- _Exercise_
Each record below should appear again exactly as written.

Entries with model source code
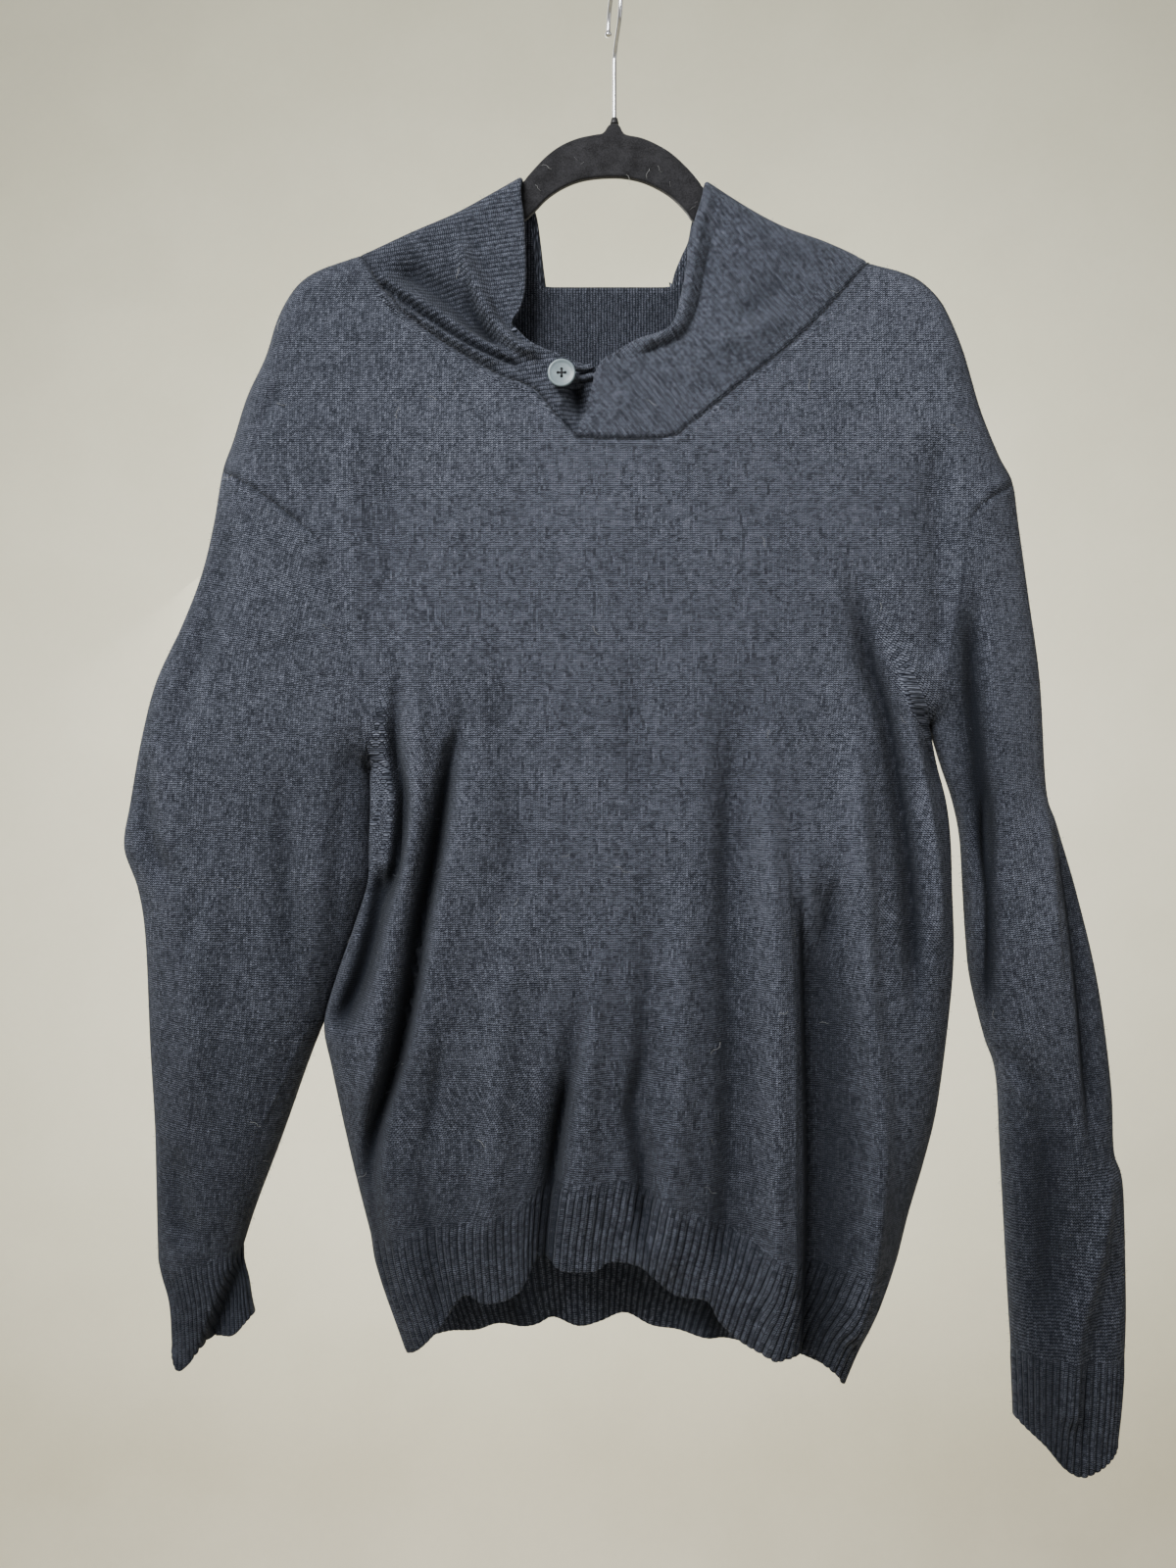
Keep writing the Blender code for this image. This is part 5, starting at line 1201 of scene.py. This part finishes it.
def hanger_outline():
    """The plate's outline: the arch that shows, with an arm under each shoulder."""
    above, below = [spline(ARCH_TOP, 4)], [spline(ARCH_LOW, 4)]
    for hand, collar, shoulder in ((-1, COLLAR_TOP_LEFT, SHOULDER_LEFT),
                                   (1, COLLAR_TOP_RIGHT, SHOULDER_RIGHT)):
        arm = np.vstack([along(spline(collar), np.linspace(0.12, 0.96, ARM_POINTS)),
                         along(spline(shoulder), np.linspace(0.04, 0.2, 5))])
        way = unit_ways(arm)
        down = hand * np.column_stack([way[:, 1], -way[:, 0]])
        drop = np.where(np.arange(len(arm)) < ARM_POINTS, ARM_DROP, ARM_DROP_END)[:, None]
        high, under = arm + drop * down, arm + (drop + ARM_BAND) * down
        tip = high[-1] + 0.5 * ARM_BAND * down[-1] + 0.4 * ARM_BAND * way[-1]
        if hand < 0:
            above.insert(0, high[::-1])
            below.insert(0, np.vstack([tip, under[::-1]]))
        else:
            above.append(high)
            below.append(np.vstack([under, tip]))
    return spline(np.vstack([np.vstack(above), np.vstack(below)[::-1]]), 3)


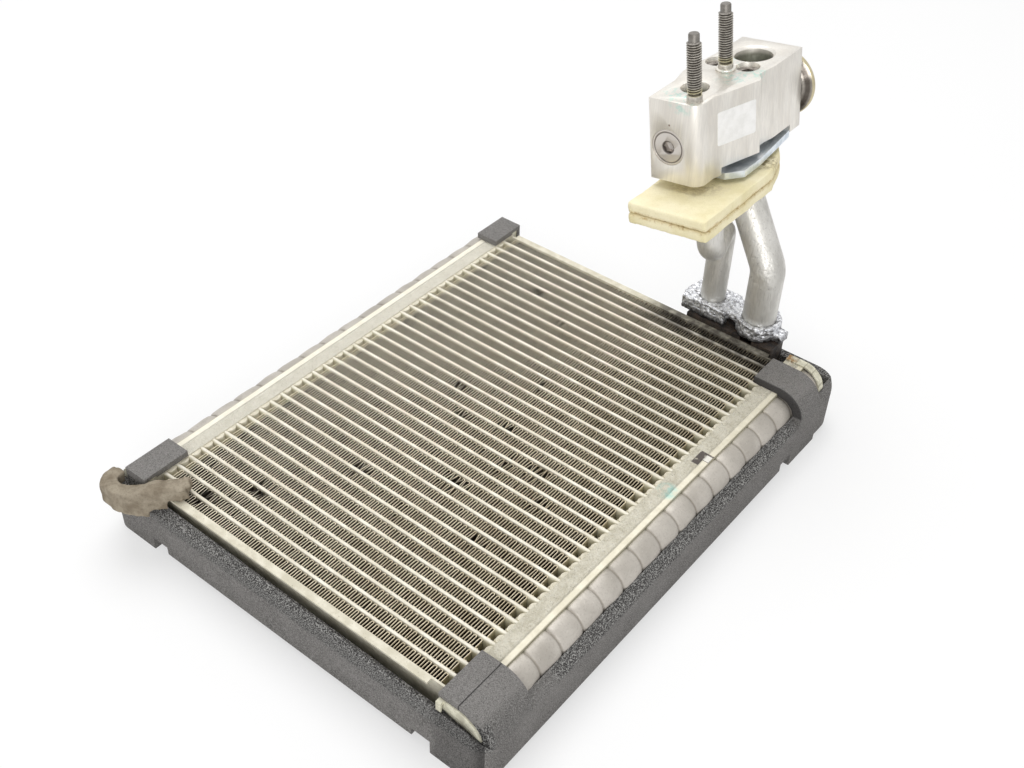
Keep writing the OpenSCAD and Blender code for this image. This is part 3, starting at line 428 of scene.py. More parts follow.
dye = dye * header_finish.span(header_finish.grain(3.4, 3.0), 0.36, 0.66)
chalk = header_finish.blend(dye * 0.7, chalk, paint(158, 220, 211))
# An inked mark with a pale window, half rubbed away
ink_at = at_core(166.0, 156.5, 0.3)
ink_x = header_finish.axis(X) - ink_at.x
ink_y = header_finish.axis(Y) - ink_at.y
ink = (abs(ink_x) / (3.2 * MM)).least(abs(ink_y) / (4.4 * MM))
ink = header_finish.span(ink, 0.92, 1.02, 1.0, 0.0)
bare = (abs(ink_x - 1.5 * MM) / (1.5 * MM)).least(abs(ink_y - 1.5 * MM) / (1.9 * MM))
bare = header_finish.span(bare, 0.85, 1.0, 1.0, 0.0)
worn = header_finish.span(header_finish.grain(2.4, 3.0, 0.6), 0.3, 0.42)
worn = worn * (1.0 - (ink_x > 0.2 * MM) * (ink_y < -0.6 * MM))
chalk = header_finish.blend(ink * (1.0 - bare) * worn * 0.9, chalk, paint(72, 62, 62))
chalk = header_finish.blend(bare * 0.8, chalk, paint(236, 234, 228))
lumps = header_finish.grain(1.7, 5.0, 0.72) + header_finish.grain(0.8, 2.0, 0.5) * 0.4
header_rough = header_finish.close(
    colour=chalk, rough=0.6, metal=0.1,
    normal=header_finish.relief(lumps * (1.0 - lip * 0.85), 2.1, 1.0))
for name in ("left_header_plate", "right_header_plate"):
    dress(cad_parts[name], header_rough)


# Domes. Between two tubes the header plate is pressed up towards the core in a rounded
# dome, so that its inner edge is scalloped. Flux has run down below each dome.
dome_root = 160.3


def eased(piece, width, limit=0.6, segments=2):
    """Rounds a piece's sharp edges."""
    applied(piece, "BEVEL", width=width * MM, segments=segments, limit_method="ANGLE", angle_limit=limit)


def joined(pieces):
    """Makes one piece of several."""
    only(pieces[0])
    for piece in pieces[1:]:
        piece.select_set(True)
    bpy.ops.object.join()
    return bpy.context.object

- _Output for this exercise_
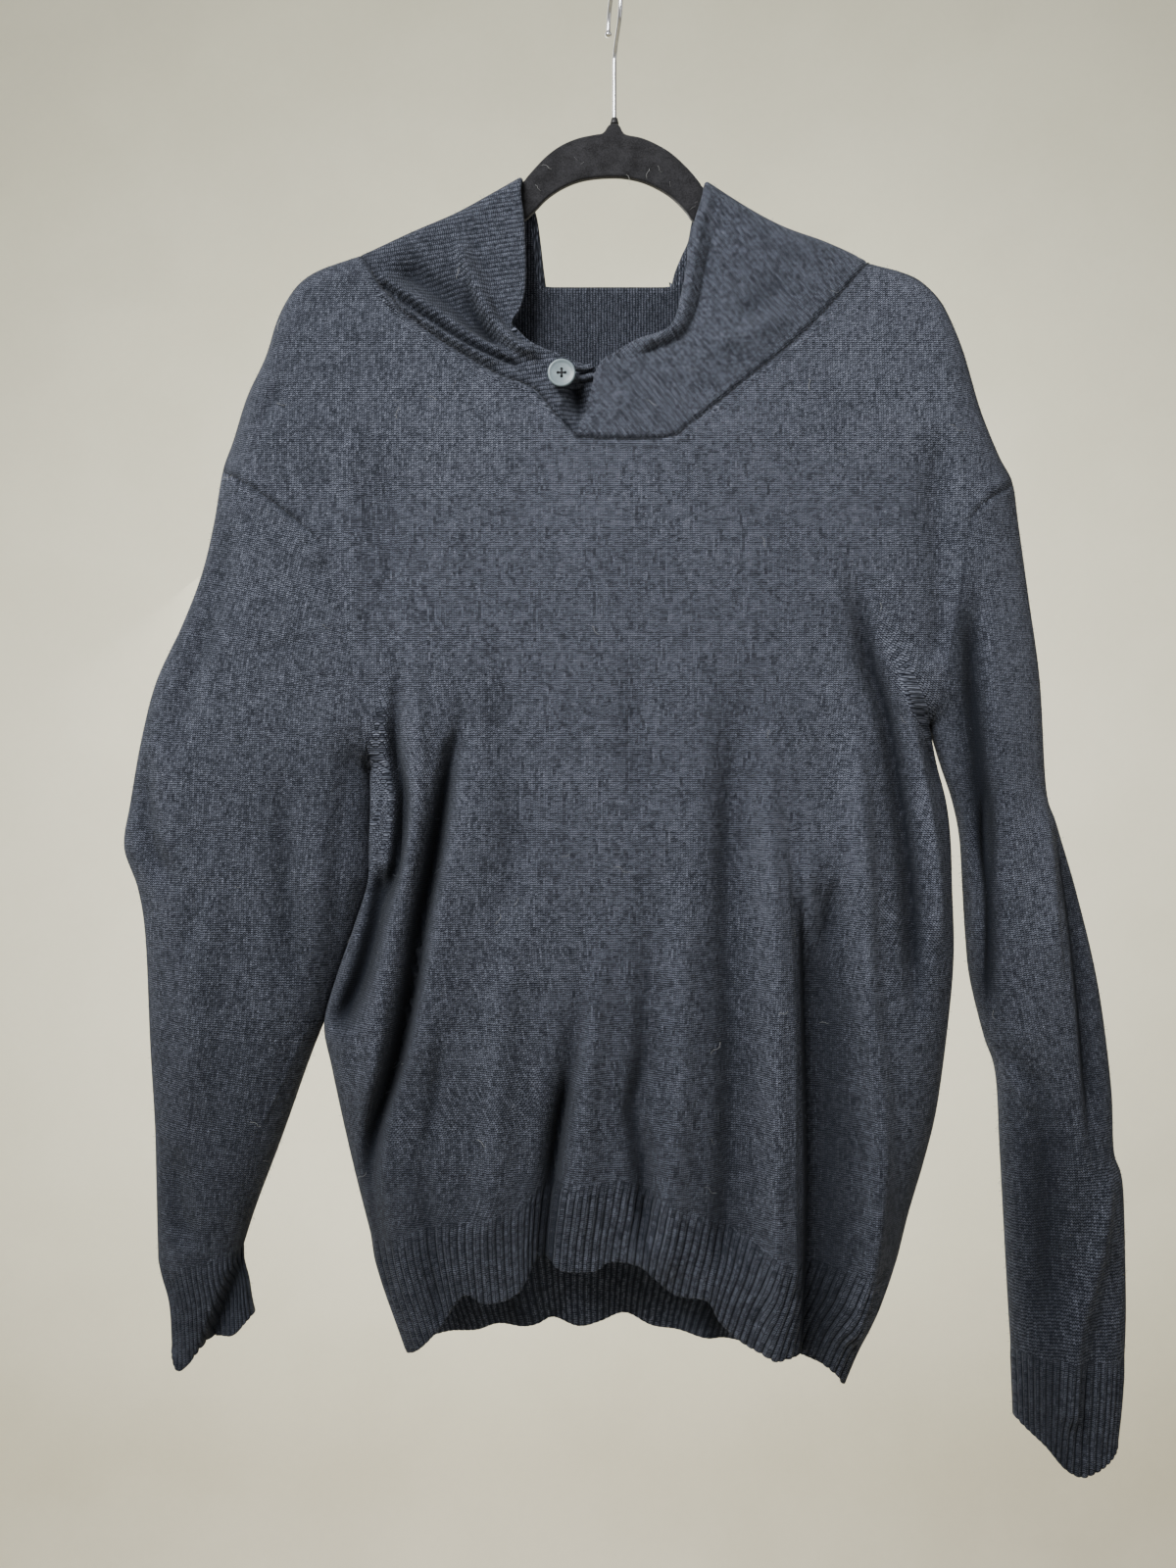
Keep writing the Blender code for this image. This is part 5, starting at line 1201 of scene.py. This part finishes it.
def hanger_outline():
    """The plate's outline: the arch that shows, with an arm under each shoulder."""
    above, below = [spline(ARCH_TOP, 4)], [spline(ARCH_LOW, 4)]
    for hand, collar, shoulder in ((-1, COLLAR_TOP_LEFT, SHOULDER_LEFT),
                                   (1, COLLAR_TOP_RIGHT, SHOULDER_RIGHT)):
        arm = np.vstack([along(spline(collar), np.linspace(0.12, 0.96, ARM_POINTS)),
                         along(spline(shoulder), np.linspace(0.04, 0.2, 5))])
        way = unit_ways(arm)
        down = hand * np.column_stack([way[:, 1], -way[:, 0]])
        drop = np.where(np.arange(len(arm)) < ARM_POINTS, ARM_DROP, ARM_DROP_END)[:, None]
        high, under = arm + drop * down, arm + (drop + ARM_BAND) * down
        tip = high[-1] + 0.5 * ARM_BAND * down[-1] + 0.4 * ARM_BAND * way[-1]
        if hand < 0:
            above.insert(0, high[::-1])
            below.insert(0, np.vstack([tip, under[::-1]]))
        else:
            above.append(high)
            below.append(np.vstack([under, tip]))
    return spline(np.vstack([np.vstack(above), np.vstack(below)[::-1]]), 3)


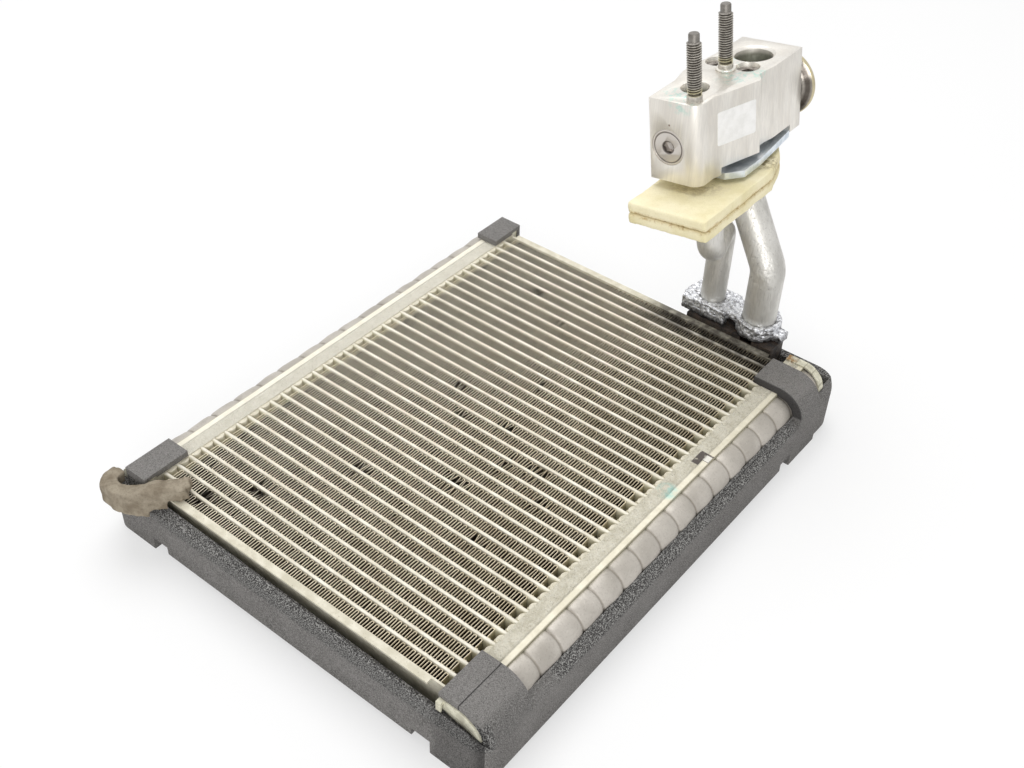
Keep writing the OpenSCAD and Blender code for this image. This is part 3, starting at line 428 of scene.py. More parts follow.
dye = dye * header_finish.span(header_finish.grain(3.4, 3.0), 0.36, 0.66)
chalk = header_finish.blend(dye * 0.7, chalk, paint(158, 220, 211))
# An inked mark with a pale window, half rubbed away
ink_at = at_core(166.0, 156.5, 0.3)
ink_x = header_finish.axis(X) - ink_at.x
ink_y = header_finish.axis(Y) - ink_at.y
ink = (abs(ink_x) / (3.2 * MM)).least(abs(ink_y) / (4.4 * MM))
ink = header_finish.span(ink, 0.92, 1.02, 1.0, 0.0)
bare = (abs(ink_x - 1.5 * MM) / (1.5 * MM)).least(abs(ink_y - 1.5 * MM) / (1.9 * MM))
bare = header_finish.span(bare, 0.85, 1.0, 1.0, 0.0)
worn = header_finish.span(header_finish.grain(2.4, 3.0, 0.6), 0.3, 0.42)
worn = worn * (1.0 - (ink_x > 0.2 * MM) * (ink_y < -0.6 * MM))
chalk = header_finish.blend(ink * (1.0 - bare) * worn * 0.9, chalk, paint(72, 62, 62))
chalk = header_finish.blend(bare * 0.8, chalk, paint(236, 234, 228))
lumps = header_finish.grain(1.7, 5.0, 0.72) + header_finish.grain(0.8, 2.0, 0.5) * 0.4
header_rough = header_finish.close(
    colour=chalk, rough=0.6, metal=0.1,
    normal=header_finish.relief(lumps * (1.0 - lip * 0.85), 2.1, 1.0))
for name in ("left_header_plate", "right_header_plate"):
    dress(cad_parts[name], header_rough)


# Domes. Between two tubes the header plate is pressed up towards the core in a rounded
# dome, so that its inner edge is scalloped. Flux has run down below each dome.
dome_root = 160.3


def eased(piece, width, limit=0.6, segments=2):
    """Rounds a piece's sharp edges."""
    applied(piece, "BEVEL", width=width * MM, segments=segments, limit_method="ANGLE", angle_limit=limit)


def joined(pieces):
    """Makes one piece of several."""
    only(pieces[0])
    for piece in pieces[1:]:
        piece.select_set(True)
    bpy.ops.object.join()
    return bpy.context.object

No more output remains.